Kant donna cette grande impulsion aux esprits, moins encore par le fond de ses écrits que par l’esprit critique qui y régnait, et qui s’introduisit dès-lors dans toutes les sciences. Toutes les disciplines en furent saisies ; même la poésie ne fut pas à l’abri de cette influence. Schiller, par exemple, fut un puissant kantiste, et ses vues artistiques sont imprégnées de l’esprit de la philosophie kantiste. Les belles-lettres et les beaux-arts se ressentirent de la sécheresse abstraite de cette philosophie. Par bonheur, elle ne se mêla pas de la cuisine.

Le peuple allemand ne se laisse point facilement émouvoir ; mais quand on l’a une fois poussé dans une route, il la suivra jusqu’au bout avec la constance la plus opiniâtre : ainsi nous nous montrâmes dans les affaires de religion, ainsi nous fûmes en philosophie. Avancerons-nous d’une manière aussi persévérante en politique ?

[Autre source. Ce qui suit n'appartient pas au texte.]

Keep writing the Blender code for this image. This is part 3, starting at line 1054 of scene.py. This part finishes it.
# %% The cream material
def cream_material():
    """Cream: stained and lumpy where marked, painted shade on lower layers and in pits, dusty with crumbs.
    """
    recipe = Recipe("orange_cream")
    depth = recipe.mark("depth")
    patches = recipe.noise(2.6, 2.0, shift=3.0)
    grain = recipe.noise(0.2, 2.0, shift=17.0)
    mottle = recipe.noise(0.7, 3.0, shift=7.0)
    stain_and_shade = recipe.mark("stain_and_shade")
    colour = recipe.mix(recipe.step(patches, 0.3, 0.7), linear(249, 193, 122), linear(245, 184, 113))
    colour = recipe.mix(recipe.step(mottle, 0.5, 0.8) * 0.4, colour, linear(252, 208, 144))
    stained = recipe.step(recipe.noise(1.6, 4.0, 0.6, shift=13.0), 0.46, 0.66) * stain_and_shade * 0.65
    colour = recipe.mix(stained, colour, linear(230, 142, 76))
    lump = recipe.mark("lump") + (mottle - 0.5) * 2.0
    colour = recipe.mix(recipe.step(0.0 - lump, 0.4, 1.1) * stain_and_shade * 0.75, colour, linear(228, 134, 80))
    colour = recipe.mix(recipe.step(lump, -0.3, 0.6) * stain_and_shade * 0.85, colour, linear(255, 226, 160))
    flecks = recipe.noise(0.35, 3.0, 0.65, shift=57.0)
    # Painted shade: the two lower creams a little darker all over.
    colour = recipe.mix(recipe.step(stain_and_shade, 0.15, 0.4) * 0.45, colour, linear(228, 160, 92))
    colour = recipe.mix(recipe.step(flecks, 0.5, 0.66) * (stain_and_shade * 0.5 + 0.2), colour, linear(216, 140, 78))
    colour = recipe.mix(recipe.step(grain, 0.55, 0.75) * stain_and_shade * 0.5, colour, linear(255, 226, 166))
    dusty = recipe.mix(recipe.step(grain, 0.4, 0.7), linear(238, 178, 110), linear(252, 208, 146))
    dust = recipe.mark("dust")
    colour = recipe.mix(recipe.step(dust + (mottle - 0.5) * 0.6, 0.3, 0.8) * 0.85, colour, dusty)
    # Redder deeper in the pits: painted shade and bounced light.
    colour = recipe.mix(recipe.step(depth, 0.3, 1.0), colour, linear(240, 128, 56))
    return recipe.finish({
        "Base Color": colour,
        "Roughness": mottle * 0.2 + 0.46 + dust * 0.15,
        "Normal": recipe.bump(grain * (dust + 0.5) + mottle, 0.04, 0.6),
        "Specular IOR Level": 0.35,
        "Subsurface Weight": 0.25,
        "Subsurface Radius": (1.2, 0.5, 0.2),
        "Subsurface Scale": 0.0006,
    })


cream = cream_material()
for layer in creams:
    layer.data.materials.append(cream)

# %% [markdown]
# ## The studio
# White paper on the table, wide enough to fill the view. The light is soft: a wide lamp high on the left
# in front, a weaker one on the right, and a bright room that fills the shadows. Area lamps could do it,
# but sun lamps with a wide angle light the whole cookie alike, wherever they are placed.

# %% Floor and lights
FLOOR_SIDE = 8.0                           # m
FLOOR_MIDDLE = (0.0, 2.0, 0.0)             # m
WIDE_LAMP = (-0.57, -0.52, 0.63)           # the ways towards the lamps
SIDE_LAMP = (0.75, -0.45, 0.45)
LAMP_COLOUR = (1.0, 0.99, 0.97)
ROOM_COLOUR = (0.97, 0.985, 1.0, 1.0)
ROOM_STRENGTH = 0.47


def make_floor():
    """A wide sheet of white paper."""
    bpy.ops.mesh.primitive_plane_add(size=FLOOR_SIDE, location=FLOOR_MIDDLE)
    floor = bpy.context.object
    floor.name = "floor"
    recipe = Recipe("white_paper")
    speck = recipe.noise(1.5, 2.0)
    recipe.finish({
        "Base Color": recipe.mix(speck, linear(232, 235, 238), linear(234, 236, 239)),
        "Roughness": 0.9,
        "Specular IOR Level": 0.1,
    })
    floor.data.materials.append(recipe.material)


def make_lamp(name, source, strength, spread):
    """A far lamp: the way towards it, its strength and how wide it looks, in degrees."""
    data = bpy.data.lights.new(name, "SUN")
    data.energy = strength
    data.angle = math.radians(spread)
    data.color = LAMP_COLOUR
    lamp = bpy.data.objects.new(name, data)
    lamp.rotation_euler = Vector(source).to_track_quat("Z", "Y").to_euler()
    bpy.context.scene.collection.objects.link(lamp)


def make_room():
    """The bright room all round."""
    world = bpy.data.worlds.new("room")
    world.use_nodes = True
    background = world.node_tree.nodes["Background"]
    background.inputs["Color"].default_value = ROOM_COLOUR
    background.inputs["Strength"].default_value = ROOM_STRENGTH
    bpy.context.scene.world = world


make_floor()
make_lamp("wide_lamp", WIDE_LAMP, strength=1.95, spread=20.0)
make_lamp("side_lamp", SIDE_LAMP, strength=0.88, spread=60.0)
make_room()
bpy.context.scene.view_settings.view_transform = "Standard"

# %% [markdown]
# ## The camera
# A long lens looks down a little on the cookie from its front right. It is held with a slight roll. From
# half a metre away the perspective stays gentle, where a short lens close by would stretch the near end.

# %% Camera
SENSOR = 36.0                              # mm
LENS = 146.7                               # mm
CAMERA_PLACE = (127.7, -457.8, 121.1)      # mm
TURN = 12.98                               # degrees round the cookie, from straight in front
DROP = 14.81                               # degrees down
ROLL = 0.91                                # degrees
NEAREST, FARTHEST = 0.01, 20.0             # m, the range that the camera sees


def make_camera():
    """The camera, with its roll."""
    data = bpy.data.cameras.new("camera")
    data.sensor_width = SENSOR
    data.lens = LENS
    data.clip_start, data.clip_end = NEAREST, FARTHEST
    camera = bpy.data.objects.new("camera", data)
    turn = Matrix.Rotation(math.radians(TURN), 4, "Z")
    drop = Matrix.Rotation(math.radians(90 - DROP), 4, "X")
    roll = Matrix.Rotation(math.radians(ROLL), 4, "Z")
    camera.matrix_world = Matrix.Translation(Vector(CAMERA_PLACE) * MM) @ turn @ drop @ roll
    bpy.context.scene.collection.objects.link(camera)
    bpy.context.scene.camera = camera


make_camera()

L’Allemagne fut entraînée par Kant dans la voie philosophique, et la philosophie devint une cause nationale. Une belle troupe de grands penseurs surgit tout d’un coup du sol allemand comme évoquée par une formule magique. Si la philosophie allemande trouve un jour, comme la révolution française, son Thiers et son Mignet, cette histoire offrira une lecture aussi remarquable : l’Allemand la lira avec orgueil, et le Français avec admiration.